(Listed records):
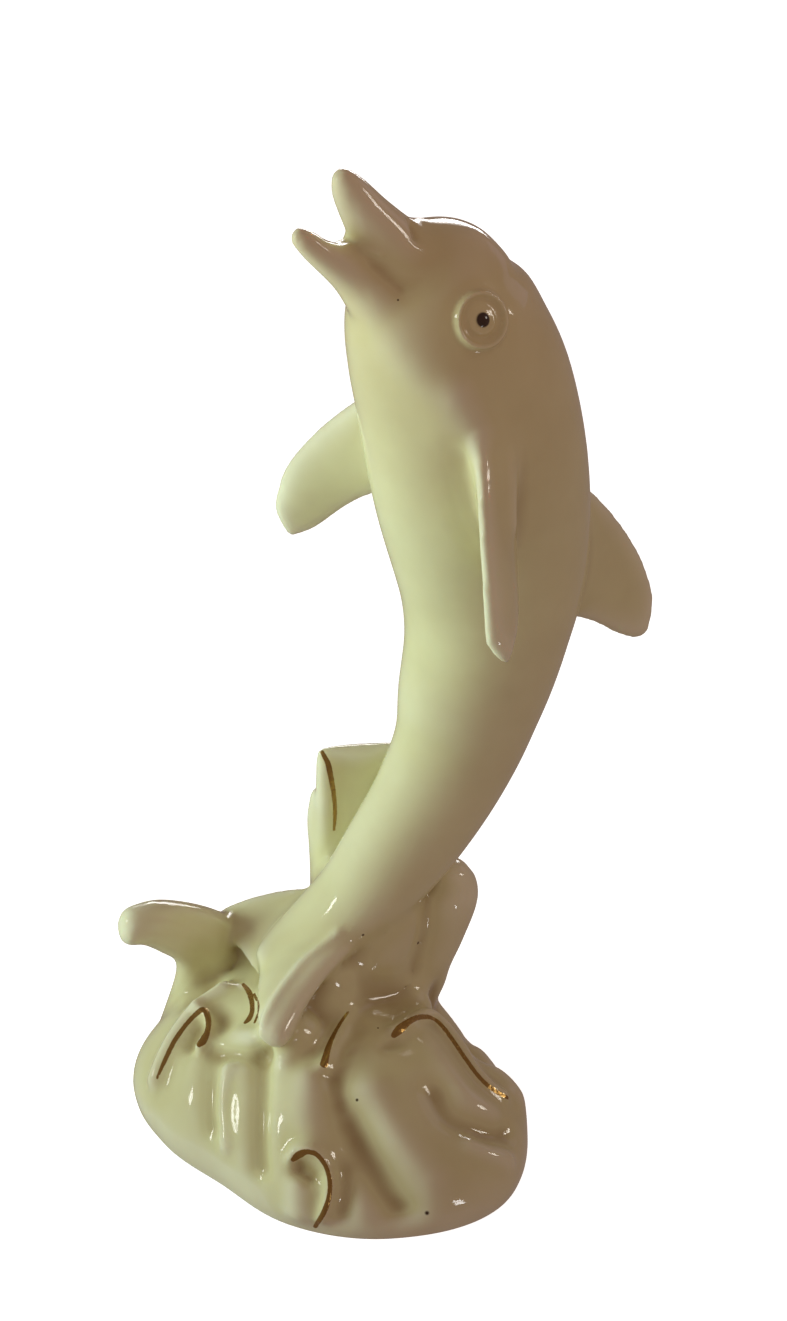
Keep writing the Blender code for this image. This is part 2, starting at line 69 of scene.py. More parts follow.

--

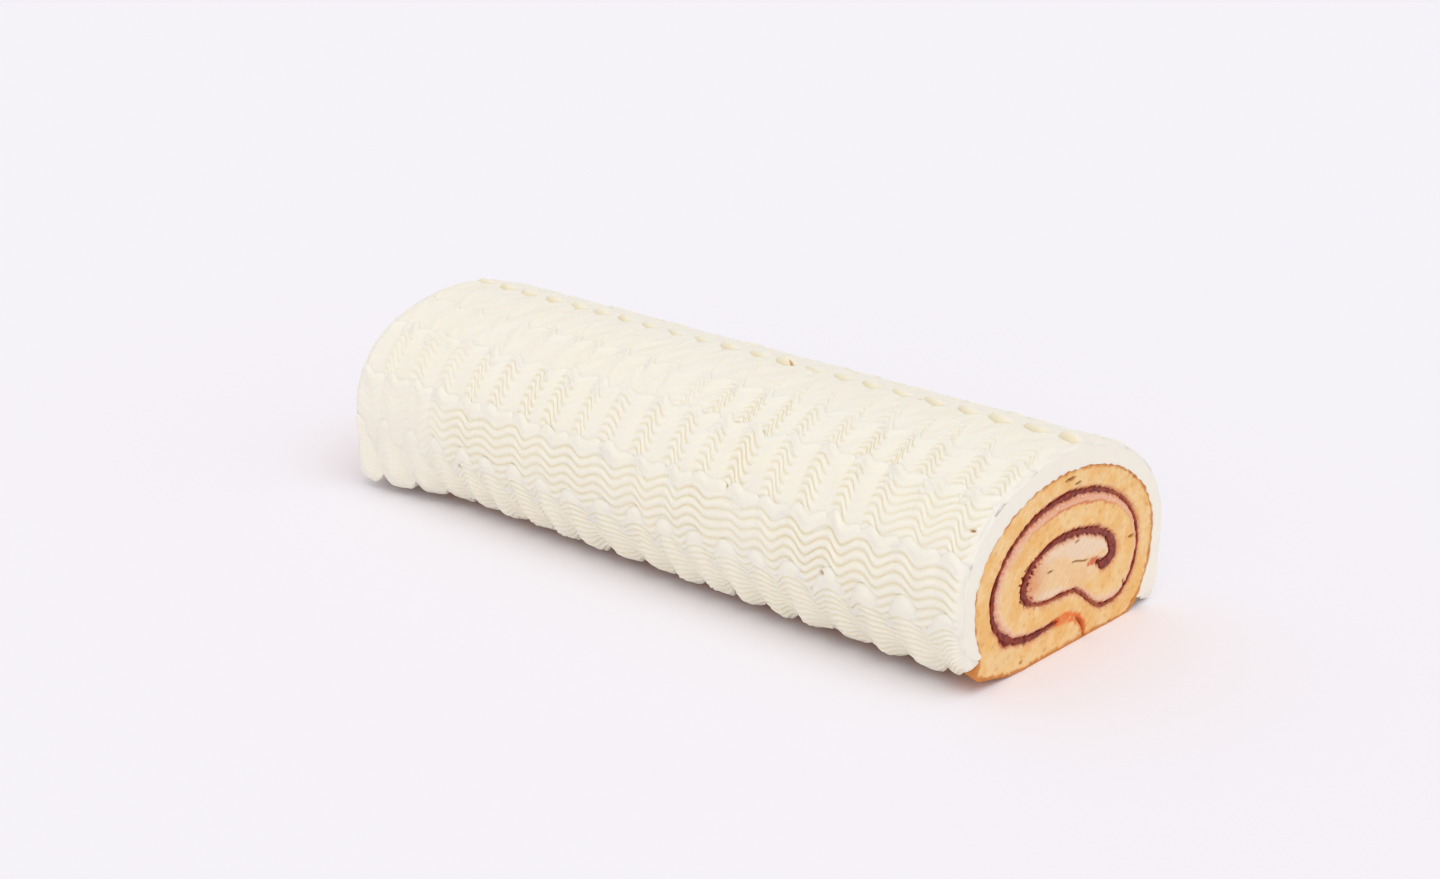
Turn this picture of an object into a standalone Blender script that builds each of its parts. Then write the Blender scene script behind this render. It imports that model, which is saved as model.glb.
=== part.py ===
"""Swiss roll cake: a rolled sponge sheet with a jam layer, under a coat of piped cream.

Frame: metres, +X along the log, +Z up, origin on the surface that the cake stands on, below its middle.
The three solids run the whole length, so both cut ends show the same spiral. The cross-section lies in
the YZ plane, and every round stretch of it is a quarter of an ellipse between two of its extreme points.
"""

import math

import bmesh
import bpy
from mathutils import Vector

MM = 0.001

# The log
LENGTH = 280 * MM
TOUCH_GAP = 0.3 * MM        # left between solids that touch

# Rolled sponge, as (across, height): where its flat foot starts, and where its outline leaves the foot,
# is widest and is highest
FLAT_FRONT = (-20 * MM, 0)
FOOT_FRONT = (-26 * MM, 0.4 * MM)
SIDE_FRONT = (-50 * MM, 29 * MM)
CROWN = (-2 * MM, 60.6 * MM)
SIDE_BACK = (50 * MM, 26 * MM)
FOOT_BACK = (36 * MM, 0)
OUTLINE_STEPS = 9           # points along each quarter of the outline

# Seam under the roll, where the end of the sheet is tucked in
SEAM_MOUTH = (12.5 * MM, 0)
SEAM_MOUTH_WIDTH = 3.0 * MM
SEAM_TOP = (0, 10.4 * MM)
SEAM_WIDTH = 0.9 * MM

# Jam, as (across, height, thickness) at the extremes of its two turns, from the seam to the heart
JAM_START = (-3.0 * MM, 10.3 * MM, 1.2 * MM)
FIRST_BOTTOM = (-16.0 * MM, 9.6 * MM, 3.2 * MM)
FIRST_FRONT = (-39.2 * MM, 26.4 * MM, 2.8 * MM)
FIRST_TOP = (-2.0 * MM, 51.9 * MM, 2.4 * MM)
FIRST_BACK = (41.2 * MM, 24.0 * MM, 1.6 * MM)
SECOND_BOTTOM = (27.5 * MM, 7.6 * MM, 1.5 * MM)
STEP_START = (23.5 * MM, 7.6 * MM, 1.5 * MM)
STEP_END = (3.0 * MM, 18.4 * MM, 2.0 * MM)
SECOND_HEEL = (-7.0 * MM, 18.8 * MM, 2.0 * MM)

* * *

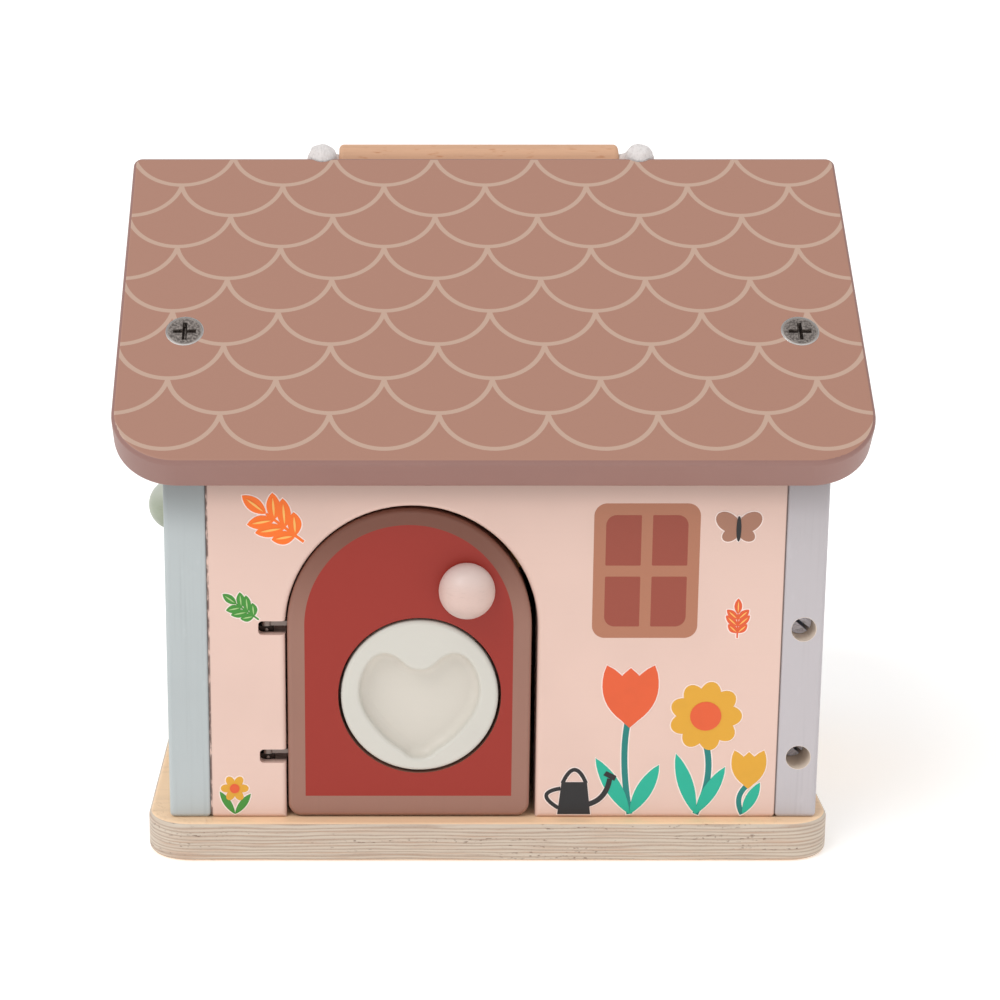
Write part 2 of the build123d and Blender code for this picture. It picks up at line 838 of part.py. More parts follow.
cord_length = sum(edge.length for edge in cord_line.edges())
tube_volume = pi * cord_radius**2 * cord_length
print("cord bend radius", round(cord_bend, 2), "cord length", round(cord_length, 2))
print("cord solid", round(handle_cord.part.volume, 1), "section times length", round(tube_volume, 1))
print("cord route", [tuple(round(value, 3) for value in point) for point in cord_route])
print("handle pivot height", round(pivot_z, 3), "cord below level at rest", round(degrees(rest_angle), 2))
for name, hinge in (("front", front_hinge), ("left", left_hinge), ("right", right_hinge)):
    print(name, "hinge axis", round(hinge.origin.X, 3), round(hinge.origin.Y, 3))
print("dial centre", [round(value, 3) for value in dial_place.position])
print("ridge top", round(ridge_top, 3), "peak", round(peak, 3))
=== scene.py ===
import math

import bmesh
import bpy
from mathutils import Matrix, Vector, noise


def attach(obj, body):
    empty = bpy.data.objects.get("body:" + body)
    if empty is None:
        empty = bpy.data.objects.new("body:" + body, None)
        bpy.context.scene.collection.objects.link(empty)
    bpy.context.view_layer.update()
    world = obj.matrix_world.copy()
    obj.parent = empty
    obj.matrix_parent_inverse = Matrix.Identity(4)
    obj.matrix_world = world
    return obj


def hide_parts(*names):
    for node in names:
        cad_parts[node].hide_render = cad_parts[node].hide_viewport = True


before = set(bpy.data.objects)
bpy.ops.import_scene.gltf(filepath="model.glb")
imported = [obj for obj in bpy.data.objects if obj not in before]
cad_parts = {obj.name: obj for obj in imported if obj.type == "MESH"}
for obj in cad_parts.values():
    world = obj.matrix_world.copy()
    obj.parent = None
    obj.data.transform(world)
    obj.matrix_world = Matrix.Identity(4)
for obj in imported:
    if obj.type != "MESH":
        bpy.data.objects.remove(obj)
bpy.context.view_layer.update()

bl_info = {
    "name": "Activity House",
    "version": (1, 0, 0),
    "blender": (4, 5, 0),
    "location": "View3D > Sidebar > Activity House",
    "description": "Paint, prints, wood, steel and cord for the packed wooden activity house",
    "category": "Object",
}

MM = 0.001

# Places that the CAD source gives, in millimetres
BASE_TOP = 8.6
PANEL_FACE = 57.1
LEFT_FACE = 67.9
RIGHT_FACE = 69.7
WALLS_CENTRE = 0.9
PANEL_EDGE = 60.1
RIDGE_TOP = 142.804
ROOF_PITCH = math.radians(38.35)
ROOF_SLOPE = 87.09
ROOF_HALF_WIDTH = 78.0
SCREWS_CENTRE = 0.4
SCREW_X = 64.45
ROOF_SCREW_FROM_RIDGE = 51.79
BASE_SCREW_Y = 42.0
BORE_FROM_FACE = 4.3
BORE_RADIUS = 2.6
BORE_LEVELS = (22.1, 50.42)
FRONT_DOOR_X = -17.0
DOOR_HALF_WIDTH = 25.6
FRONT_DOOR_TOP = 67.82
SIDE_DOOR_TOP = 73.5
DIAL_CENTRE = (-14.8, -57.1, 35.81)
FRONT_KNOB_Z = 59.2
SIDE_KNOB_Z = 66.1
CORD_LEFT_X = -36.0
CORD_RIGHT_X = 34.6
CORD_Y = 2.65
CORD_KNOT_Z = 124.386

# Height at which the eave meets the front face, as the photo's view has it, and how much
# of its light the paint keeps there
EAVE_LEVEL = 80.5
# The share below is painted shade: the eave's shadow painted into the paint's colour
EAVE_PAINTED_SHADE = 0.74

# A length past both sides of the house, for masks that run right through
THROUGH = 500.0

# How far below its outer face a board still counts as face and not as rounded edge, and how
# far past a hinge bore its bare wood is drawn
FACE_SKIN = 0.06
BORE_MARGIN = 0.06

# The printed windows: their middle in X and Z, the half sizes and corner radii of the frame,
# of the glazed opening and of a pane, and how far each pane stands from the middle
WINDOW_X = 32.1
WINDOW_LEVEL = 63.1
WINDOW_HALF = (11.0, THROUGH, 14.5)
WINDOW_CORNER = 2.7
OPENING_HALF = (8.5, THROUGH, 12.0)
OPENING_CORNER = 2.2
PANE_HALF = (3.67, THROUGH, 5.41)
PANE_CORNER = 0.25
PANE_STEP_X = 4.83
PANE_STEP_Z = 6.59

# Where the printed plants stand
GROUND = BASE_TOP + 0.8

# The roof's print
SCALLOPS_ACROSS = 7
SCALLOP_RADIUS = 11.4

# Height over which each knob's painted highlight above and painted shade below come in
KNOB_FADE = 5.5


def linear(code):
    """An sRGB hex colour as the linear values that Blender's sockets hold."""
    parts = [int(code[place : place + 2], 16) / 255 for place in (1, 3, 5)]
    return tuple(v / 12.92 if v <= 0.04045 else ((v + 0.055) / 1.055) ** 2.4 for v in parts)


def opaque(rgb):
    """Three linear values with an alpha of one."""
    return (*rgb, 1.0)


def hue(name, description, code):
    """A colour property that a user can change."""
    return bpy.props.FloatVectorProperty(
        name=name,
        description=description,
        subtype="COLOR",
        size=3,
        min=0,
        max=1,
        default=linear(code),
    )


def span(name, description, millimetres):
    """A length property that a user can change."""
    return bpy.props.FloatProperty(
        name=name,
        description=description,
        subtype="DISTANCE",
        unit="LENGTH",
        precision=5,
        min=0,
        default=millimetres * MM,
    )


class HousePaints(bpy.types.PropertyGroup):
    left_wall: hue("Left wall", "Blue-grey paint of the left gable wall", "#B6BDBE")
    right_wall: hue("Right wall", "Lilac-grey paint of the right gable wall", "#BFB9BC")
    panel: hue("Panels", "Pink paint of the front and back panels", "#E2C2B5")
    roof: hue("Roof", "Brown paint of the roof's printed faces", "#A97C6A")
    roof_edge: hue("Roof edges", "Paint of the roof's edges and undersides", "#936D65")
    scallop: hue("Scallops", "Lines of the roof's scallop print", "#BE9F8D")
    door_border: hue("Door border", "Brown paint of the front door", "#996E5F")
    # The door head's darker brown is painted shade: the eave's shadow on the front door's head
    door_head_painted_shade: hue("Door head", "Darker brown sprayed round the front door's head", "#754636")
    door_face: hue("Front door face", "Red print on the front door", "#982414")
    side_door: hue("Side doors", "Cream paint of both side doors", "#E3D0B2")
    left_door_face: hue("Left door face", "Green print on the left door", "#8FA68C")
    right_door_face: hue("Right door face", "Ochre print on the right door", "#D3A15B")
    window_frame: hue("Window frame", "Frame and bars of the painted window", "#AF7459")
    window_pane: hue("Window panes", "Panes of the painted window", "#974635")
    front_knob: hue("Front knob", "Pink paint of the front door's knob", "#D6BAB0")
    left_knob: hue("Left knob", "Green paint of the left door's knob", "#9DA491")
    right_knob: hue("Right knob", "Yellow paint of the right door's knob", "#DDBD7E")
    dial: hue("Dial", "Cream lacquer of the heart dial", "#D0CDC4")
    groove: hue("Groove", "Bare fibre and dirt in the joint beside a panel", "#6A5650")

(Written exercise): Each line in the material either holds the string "picture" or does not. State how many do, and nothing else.

(Full answer): 2